→ **Goal of the exercise**: Quote verbatim the span of lines that begins the listing below and closes with the line containing "# the surface".

→ **Given information**:
• • • •

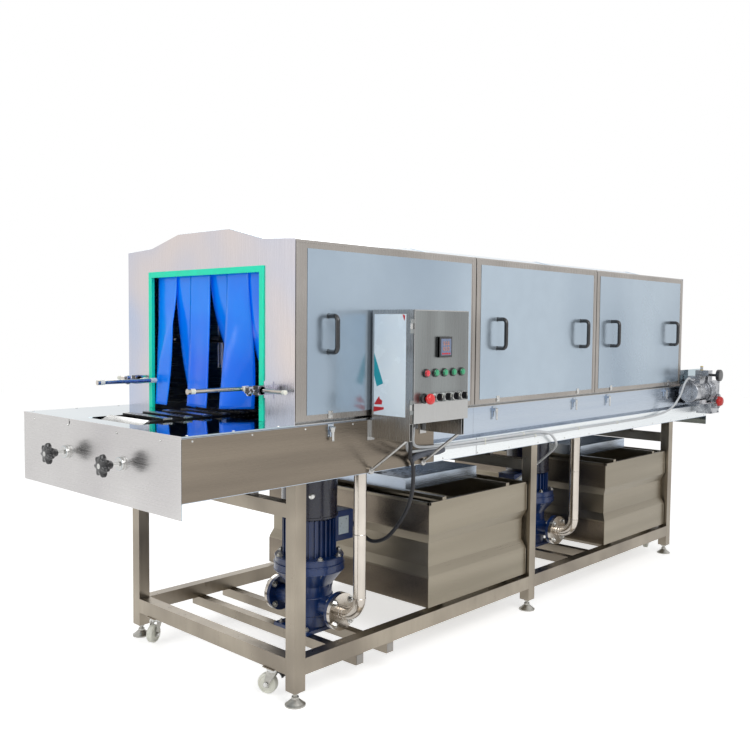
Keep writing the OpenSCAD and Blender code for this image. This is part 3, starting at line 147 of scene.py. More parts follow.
floor_mesh = bpy.data.meshes.new("floor")
floor_mesh.from_pydata([(-14, -14, 0), (14, -14, 0), (14, 14, 0), (-14, 14, 0)], [], [(0, 1, 2, 3)])
floor = bpy.data.objects.new("floor", floor_mesh)
bpy.context.collection.objects.link(floor)
pale = bpy.data.materials.new("pale_floor")
pale.use_nodes = True
paint = pale.node_tree.nodes["Principled BSDF"]
paint.inputs["Base Color"].default_value = (0.80, 0.80, 0.79, 1)
paint.inputs["Roughness"].default_value = 0.75
paint.inputs["Emission Color"].default_value = (1, 1, 1, 1)
glow = pale.node_tree.nodes.new("ShaderNodeMath")
glow.operation = "MULTIPLY_ADD"
glow.inputs[1].default_value = 0.56
glow.inputs[2].default_value = 0.06
pale.node_tree.links.new(looked_at(pale.node_tree), glow.inputs[0])
pale.node_tree.links.new(glow.outputs[0], paint.inputs["Emission Strength"])
floor_mesh.materials.append(pale)

# %% [markdown]
# One recipe serves nearly every finish. Long thin noise makes the brushing or casting grain,
# broad noise makes the clouds that sheet steel picks up from handling, and a third noise dents
# the surface a little, because a folded sheet is never flat and its reflections show it.

# %% A recipe for surfaces


def tone(r, g, b):
    return tuple(((v / 255 + 0.055) / 1.055) ** 2.4 for v in (r, g, b))


def surface(name, colour, rough, metal=0.0, grain=(60, 60, 60), spread=0.10, clouds=0.0, cloud_size=2.0,
            cloud_colour=None, cloud_shape=None, rough_spread=0.06, dents=0.0, dent_size=5.0, tooth=0.0,
            coat=0.0, shine=0.5, glow=None):
    made = bpy.data.materials.new(name)
    made.use_nodes = True
    tree = made.node_tree
    skin = tree.nodes["Principled BSDF"]
    place = tree.nodes.new("ShaderNodeTexCoord")

    def spots(scale, detail, stretch=None):
        where = place.outputs["Object"]
        if stretch:
            mapping = tree.nodes.new("ShaderNodeMapping")
            mapping.inputs["Scale"].default_value = stretch
            tree.links.new(where, mapping.inputs["Vector"])
            where = mapping.outputs[0]
        field = tree.nodes.new("ShaderNodeTexNoise")
        field.inputs["Scale"].default_value = scale
        field.inputs["Detail"].default_value = detail
        tree.links.new(where, field.inputs["Vector"])
        return field.outputs["Fac"]

    def mixed(amount, first, second):
        blend = tree.nodes.new("ShaderNodeMix")
        blend.data_type = "RGBA"
        tree.links.new(amount, blend.inputs["Factor"])
        for socket, value in ((blend.inputs["A"], first), (blend.inputs["B"], second)):
            if isinstance(value, tuple):
                socket.default_value = (*value, 1)
            else:
                tree.links.new(value, socket)
        return blend.outputs["Result"]

    def spanned(value, low, high, out_low, out_high):
        span = tree.nodes.new("ShaderNodeMapRange")
        for socket, number in zip(("From Min", "From Max", "To Min", "To Max"), (low, high, out_low, out_high)):
            span.inputs[socket].default_value = number
        tree.links.new(value, span.inputs["Value"])
        return span.outputs["Result"]

    fine = spots(1, 4, grain)
    dark = tuple(c * (1 - spread) for c in colour)
    light = tuple(min(c * (1 + spread), 1) for c in colour)
    look = mixed(spanned(fine, 0.3, 0.7, 0, 1), dark, light)
    if clouds:
        cloud = spanned(spots(cloud_size, 2, cloud_shape), 0.38, 0.68, 0, clouds)
        look = mixed(cloud, look, cloud_colour or tuple(c * 0.72 for c in colour))
    tree.links.new(look, skin.inputs["Base Color"])
    tree.links.new(spanned(fine, 0.3, 0.7, rough - rough_spread, rough + rough_spread), skin.inputs["Roughness"])
    skin.inputs["Metallic"].default_value = metal
    skin.inputs["Specular IOR Level"].default_value = shine
    # glow is emission, painted light; only the curtain uses it, for light coming through its vinyl
    if glow:
        skin.inputs["Emission Color"].default_value = (*glow, 1)
        skin.inputs["Emission Strength"].default_value = 1.0
    skin.inputs["Coat Weight"].default_value = coat
    skin.inputs["Coat Roughness"].default_value = 0.08
    relief = None
    for depth, source in ((dents, lambda: spots(dent_size, 1)), (tooth, lambda: fine)):
        if depth:
            bump = tree.nodes.new("ShaderNodeBump")
            bump.inputs["Distance"].default_value = depth
            tree.links.new(source(), bump.inputs["Height"])
            if relief:
                tree.links.new(relief, bump.inputs["Normal"])
            relief = bump.outputs["Normal"]
    if relief:
        tree.links.new(relief, skin.inputs["Normal"])
    return made


print("surface recipe ready, steel tone", [round(c, 2) for c in tone(176, 168, 158)])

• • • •

→ **Expected answer**:
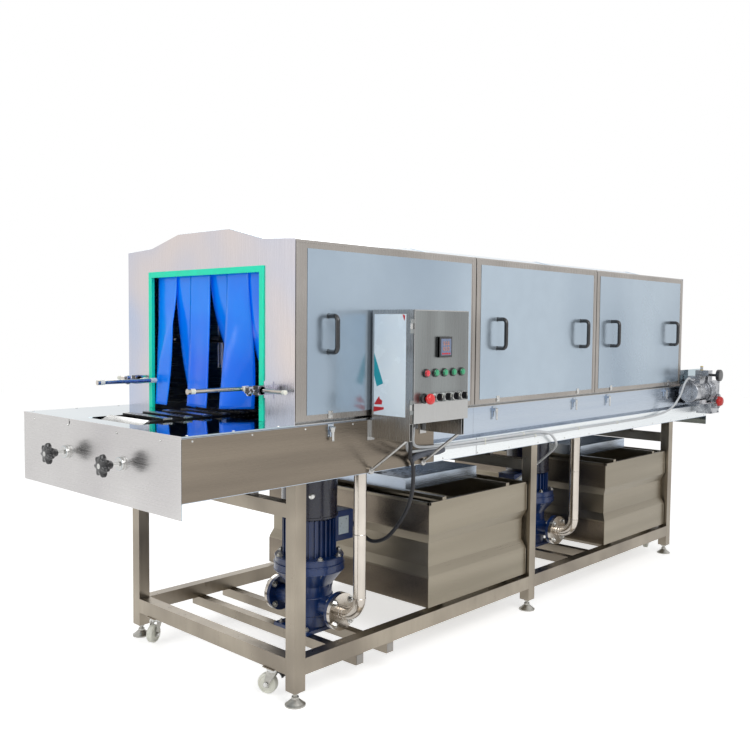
Keep writing the OpenSCAD and Blender code for this image. This is part 3, starting at line 147 of scene.py. More parts follow.
floor_mesh = bpy.data.meshes.new("floor")
floor_mesh.from_pydata([(-14, -14, 0), (14, -14, 0), (14, 14, 0), (-14, 14, 0)], [], [(0, 1, 2, 3)])
floor = bpy.data.objects.new("floor", floor_mesh)
bpy.context.collection.objects.link(floor)
pale = bpy.data.materials.new("pale_floor")
pale.use_nodes = True
paint = pale.node_tree.nodes["Principled BSDF"]
paint.inputs["Base Color"].default_value = (0.80, 0.80, 0.79, 1)
paint.inputs["Roughness"].default_value = 0.75
paint.inputs["Emission Color"].default_value = (1, 1, 1, 1)
glow = pale.node_tree.nodes.new("ShaderNodeMath")
glow.operation = "MULTIPLY_ADD"
glow.inputs[1].default_value = 0.56
glow.inputs[2].default_value = 0.06
pale.node_tree.links.new(looked_at(pale.node_tree), glow.inputs[0])
pale.node_tree.links.new(glow.outputs[0], paint.inputs["Emission Strength"])
floor_mesh.materials.append(pale)

# %% [markdown]
# One recipe serves nearly every finish. Long thin noise makes the brushing or casting grain,
# broad noise makes the clouds that sheet steel picks up from handling, and a third noise dents
# the surface a little, because a folded sheet is never flat and its reflections show it.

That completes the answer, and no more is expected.